Conference notes with grave concern the Government’s plans to break apart the Probation Service in England and Wales, as set out in ‘Transforming Rehabilitation: A Strategy for Reform’, published in May 2013. If the plans were to be achieved, it would lead to:

1)The splitting of the current Probation workforce into:

a)a small residual public probation agency, located within the Ministry of Justice

b)21 government companies, formed out of the current 35 Probation Trusts, to form the basis of contract packages to be privatised in 2015.

2) The winding up of Probation Trusts as employers of probation staff

3) A prohibition on the ability of Probation Trusts to bid for the work that they currently provide, so ruling out in-house bids.

4) The privatisation of a majority of the work of Probation Service via remote Ministry of Justice let contracts.

5) An untried and untested payment by results model to fund the privatised contracts.

6) The transfer of UNISON Probation members to new employers with no certainty over future terms and conditions and pensions.

Conference further notes that these plans, if realised, will effectively abolish the Probation Service which was set up 105 years ago. If this happens, the links which the Probation Service has built up over the years with local authorities, police forces and local community and voluntary sector organisations will be lost at a single stroke. This will be bad for communities, bad for public safety and bad for those who rely on the supervision and care of the Service.

Conference rejects the vision for the Probation Service proposed by the Government and re-affirms UNISON’s commitment to a locally run and locally accountable Service rooted in public-public partnerships.

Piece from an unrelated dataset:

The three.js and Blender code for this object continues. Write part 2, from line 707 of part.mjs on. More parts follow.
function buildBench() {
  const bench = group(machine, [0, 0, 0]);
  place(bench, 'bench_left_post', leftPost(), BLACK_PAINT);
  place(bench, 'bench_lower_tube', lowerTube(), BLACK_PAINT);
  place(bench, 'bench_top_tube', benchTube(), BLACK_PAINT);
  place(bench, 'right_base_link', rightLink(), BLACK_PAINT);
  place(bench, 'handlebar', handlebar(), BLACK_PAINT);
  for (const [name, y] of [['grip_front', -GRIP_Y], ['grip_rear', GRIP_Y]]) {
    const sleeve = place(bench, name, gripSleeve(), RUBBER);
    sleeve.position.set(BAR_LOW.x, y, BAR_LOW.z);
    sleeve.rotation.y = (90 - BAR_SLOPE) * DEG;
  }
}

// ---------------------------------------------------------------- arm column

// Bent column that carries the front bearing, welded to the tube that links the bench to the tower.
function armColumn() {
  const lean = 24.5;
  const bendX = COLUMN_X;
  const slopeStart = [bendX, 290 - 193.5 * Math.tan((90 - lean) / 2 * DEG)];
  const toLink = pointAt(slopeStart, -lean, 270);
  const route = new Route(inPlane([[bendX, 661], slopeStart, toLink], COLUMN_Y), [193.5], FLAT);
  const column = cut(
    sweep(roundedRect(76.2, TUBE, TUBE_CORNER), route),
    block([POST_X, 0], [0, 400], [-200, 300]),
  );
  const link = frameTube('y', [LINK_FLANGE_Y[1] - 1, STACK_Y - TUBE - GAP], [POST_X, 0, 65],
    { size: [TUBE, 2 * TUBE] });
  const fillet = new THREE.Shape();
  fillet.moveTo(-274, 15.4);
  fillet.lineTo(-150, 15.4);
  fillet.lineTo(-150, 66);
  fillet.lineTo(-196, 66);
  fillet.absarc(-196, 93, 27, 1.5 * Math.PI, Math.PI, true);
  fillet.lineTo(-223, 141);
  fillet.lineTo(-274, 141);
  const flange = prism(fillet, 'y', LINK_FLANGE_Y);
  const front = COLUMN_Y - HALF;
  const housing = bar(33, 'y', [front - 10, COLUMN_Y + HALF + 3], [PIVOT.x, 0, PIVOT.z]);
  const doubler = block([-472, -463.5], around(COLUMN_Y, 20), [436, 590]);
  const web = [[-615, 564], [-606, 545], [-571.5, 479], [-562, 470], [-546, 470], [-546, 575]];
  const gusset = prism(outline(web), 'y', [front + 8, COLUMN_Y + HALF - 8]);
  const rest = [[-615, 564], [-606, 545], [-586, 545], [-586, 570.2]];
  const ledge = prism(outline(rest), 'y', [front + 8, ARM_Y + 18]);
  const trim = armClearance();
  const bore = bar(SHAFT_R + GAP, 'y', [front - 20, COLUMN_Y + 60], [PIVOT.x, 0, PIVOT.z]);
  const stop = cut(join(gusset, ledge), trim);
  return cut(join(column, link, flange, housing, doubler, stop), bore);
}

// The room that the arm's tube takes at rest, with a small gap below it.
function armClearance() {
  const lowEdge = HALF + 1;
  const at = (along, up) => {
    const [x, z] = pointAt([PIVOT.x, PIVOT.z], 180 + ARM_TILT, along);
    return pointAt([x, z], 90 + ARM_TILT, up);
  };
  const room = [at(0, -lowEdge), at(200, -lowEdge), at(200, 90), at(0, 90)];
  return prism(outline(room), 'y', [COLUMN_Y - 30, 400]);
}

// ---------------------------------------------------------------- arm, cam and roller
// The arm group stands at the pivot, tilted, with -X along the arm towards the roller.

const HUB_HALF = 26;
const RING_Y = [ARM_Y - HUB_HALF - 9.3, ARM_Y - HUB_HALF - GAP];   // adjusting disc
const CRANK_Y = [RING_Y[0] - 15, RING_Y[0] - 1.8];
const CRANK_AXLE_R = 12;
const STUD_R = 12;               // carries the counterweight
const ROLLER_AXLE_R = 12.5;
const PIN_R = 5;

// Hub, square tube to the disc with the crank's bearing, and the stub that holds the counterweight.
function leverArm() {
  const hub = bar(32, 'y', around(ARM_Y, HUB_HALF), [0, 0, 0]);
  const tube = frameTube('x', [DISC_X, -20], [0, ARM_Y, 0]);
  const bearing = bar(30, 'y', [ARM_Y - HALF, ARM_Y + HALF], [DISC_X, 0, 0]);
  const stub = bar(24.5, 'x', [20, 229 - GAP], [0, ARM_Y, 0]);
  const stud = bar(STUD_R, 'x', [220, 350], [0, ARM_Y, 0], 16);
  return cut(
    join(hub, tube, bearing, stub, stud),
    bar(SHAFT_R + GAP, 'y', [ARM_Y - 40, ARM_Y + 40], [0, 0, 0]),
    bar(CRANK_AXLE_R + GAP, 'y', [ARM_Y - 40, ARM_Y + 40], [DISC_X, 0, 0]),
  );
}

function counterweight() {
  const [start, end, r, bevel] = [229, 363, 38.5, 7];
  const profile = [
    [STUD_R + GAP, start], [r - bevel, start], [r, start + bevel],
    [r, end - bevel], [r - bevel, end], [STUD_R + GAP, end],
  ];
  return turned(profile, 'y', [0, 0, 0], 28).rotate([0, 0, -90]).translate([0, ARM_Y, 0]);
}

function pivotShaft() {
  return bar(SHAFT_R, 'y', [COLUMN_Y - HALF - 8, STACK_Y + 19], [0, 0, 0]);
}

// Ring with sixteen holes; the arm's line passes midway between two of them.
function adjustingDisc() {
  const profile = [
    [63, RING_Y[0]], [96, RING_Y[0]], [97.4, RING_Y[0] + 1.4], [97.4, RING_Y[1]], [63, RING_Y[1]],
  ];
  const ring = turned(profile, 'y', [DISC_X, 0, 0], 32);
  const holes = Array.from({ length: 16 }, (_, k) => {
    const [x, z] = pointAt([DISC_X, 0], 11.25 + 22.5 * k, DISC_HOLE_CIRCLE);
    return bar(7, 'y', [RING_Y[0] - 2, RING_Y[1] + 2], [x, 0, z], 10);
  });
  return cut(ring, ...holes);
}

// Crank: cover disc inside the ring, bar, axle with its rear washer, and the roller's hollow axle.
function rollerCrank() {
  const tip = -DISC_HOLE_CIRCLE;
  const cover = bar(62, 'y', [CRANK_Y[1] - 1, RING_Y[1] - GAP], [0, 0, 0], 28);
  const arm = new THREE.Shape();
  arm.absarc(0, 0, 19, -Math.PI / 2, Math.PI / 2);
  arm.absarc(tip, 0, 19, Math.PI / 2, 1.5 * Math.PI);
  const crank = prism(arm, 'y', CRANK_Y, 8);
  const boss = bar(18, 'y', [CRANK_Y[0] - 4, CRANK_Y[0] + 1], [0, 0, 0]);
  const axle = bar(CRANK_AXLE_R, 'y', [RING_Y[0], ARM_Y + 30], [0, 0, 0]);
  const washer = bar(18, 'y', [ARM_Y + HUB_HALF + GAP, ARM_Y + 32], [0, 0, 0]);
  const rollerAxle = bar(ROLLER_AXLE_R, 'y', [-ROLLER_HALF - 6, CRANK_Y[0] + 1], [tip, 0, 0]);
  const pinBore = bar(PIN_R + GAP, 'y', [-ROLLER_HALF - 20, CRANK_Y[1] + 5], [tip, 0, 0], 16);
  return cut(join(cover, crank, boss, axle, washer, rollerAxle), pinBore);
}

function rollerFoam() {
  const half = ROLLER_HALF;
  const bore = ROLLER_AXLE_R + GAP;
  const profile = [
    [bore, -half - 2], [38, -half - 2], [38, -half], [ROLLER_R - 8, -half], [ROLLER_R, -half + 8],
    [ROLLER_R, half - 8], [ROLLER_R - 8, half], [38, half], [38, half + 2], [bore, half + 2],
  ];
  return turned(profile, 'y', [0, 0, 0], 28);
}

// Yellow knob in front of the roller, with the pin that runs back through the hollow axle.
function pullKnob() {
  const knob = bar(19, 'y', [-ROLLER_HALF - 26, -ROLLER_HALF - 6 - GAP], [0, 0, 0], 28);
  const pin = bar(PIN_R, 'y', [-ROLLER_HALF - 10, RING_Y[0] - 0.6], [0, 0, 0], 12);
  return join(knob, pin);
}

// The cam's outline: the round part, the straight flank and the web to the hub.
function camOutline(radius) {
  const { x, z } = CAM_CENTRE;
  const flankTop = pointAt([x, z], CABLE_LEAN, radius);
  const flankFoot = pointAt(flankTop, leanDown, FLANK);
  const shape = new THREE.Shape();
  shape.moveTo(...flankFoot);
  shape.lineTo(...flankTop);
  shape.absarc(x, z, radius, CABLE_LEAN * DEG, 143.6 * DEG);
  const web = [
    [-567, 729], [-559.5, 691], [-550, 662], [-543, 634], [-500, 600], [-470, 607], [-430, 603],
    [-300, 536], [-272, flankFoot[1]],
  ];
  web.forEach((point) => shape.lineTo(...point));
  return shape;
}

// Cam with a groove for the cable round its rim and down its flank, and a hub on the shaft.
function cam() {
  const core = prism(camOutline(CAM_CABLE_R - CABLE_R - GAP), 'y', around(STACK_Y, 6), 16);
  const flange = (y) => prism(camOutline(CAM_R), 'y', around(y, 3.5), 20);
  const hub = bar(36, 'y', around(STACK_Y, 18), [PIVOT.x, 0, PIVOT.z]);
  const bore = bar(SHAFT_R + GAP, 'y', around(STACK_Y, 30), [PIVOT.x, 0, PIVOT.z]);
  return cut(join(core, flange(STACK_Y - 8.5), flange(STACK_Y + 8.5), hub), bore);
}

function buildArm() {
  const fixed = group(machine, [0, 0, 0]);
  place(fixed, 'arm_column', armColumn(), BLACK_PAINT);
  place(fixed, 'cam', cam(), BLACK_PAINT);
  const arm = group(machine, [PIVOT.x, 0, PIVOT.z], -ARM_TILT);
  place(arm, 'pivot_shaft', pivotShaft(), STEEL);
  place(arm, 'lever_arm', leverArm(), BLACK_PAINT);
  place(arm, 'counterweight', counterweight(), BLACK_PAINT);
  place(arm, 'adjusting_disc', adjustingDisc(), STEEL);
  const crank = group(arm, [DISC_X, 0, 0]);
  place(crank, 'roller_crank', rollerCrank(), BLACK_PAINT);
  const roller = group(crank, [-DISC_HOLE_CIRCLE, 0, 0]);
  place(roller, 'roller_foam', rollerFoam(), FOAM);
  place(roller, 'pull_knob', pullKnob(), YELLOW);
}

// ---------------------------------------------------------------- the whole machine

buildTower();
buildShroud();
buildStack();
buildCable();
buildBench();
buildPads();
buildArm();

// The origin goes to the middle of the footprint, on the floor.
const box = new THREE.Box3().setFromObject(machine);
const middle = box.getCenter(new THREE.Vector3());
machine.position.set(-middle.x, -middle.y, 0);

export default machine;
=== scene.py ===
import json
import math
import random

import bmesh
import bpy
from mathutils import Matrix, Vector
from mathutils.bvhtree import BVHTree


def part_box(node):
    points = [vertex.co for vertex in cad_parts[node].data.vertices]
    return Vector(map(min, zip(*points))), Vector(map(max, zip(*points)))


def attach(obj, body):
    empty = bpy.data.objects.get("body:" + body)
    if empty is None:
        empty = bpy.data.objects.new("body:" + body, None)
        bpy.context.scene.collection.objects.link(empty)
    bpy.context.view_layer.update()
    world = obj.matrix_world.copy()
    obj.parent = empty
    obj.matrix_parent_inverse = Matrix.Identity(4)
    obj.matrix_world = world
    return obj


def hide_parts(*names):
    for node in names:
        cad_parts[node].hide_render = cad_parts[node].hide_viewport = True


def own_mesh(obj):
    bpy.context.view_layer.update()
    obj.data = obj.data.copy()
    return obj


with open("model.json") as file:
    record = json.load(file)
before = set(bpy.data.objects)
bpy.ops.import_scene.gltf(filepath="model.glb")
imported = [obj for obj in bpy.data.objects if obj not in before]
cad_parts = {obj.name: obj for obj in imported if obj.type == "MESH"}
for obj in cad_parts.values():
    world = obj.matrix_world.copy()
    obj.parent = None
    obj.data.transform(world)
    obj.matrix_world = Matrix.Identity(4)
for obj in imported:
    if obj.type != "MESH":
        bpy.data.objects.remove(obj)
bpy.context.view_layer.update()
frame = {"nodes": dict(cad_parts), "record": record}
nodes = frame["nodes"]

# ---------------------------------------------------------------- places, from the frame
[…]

There is no evidence that the private sector can run Probation any more effectively or cheaply than the current arrangements. There is even less evidence that the payment by results model through which the Government proposes to fund the 21 contracts to run local probation will work in practice. In reality, payment by results looks like it was deliberately designed to exclude Probation Trusts from bidding for the work they currently carry out.

Conference notes that the Government’s plans are being forced through with unseemly haste to ensure that the Justice Secretary can achieve his privatisation vision by the time of the 2015 election. This timetable threatens to undermine the usual standards of consultation and information giving which UNISON and other stakeholders would expect in such a major public sector re-organisation.

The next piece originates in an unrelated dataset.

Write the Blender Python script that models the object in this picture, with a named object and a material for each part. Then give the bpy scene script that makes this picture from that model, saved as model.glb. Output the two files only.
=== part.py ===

Conference therefore requests the Service Group Executive to:

I)Vigorously oppose the Government’s plans to abolish the Probation Service as it currently exists.

II)Seek to intervene in the reform process to protect the interests of UNISON members at all times and via all necessary channels.

III)Consult UNISON Probation members on their willingness to take action to defend their jobs and services.

IV)Work with sister trade unions in the Probation Service and elsewhere to defend our members’ interests in common.

V)Work with UNISON Labour Link to help fight the Government’s plans and to work with sympathetic MPs, PCCs, Councillors and Lords.

VI)Continue to support the principle of Primary Justice, jointly developed between UNISON and the Local Government Information Unit, to promote a local and democratically accountable Probation Service.